As might be expected from his complex yet harmonious recordings, Miro Denck thinks a lot about duality. Two halves of a whole, competing instincts, echo, counterpoint, the overlap in the Venn diagram--nothing exists on its own, in a vacuum. The mystic meaning even doubly announces itself twice in the name of his solo project name, thanks to the two-dotted umlaut: TWÏNS. “I work with myself as my own partner, my twin,” the Berlin-based artist says. “But I also think of us all as being cosmic twins, of being the same of any other human, of the same universal matter.” That insistence on interconnectivity powers Denck’s latest, The Human Jazz, an intimate record that binds joy and pain closely together.
Album opener “Desert Mother'' acts as the fern-lined foyer, a humid, jazz-indebted instrumental intro complete with hovering flute courtesy of Martha Rose. Inspired as much by Can as by The Beatles, Denck weaves from spiritual expanse to the concentrated punch of a good hook--as evidenced on lead single “Peace”. On the sprawling album closer, a George Harrison-esque lead guitar slips and bends over the loping rhythm, as Denck meditates on the concepts of control and vulnerability. “Now I try to grow in spirit/ And put means above the ends/ Because to love means to give up in the most beautiful sense,” he sighs, bongos and vintage synth framing his effortless vocals.

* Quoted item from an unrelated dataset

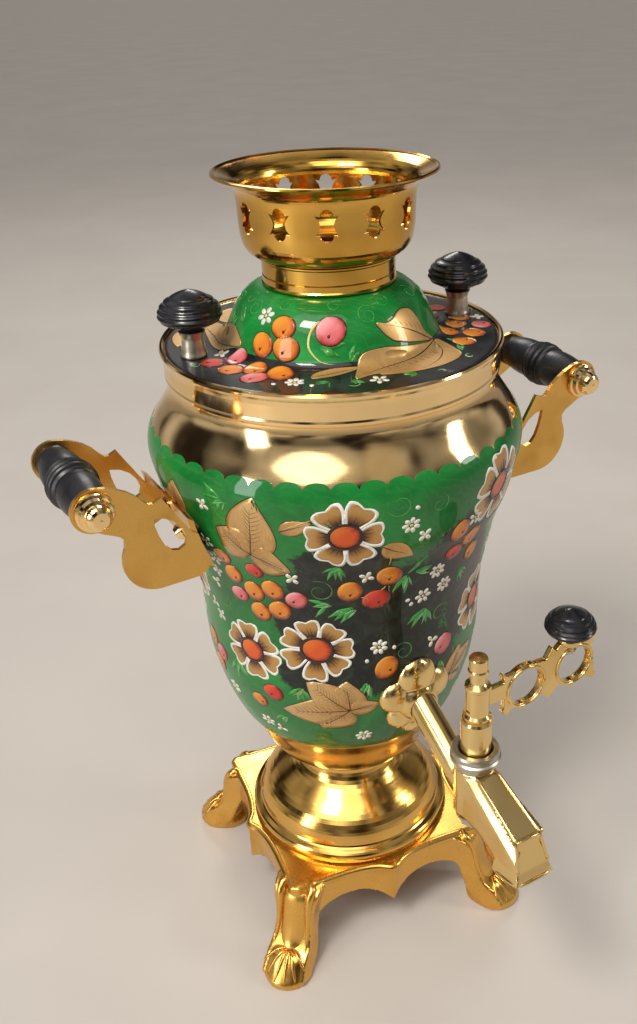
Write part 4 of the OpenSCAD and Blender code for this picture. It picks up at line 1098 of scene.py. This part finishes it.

The album’s late ‘70s experimentalism springs in part from the close community Denck has found in Neukölln, a district in Berlin that others tapped into the era might recognize as having given the title to a piece on David Bowie’s Heroes. The neighborhood brims with vintage stores and cafes, jazz clubs and dive bars, a vibrant art and music scene spread throughout. “There’s a strong DIY spirit here, people making exciting art between those streets full of garbage, in a way maybe similar to what I imagine New York City in the ‘70s must have felt like,” Denck laughs.
The wide array of sounds pulsing through The Human Jazz reflect the diversity of Neukölln as well as Denck’s extensive library. Tracks like “Some Kind of Space” wobble and groove, vintage ‘60s Philicorda organ vamping over the top a la Zamrock and other East African styles. The sleigh bells and droning keys of “Anatman”, meanwhile, are pulled from the vibes of another African music explorer: “Alice Coltrane is a goddess to me,” Denck says. “I spend so much of my time listening to spiritual, modal, and free jazz.” And as the track ends on a bit of warped tape, a smoky purple portal rips open, pulling a new world into focus.
Other than Rose’s flute and drums on a couple of tracks courtesy of The Orielles’ Sidonie B. Hand-Halford, Denck performed every instrument on the album, not to mention producing the sessions in his home. And true to Denck’s focus on interlocking pieces, writing, recording, and producing the songs all overlapped. Coming as close from the heart as it does, the aesthetics and process reinforce each other. “At this point I can not imagine having anyone else work on this album, because I waited until I felt comfortable with something, when it resonated with me,” he says. “But at the same time there’s a temptation to want too much. That’s when you lose your edge, lose your inner compass, lose your honesty and ease.”
And while the outcome of that solo work may sound like a freewheeling and ruminant communion, the tracks’ lyrical themes were spawned in part by a painful breakup, Denck processing the highs and lows not only of the relationship but of the frame of life around it. “The process was at times a struggle with myself, and I still involuntarily revisit those feelings when I listen back to some of the tracks,” he says. “I started writing a dream diary some years back, and sometimes feel like there’s this extremely harmonic, gentle universe within me where I spend a lot of time, and I try to keep these images alive through writing songs. There’s a spiritual quality to the merging of poetry, life, loss, imagery, music, dreams, and memories, and it all leads to vulnerability.”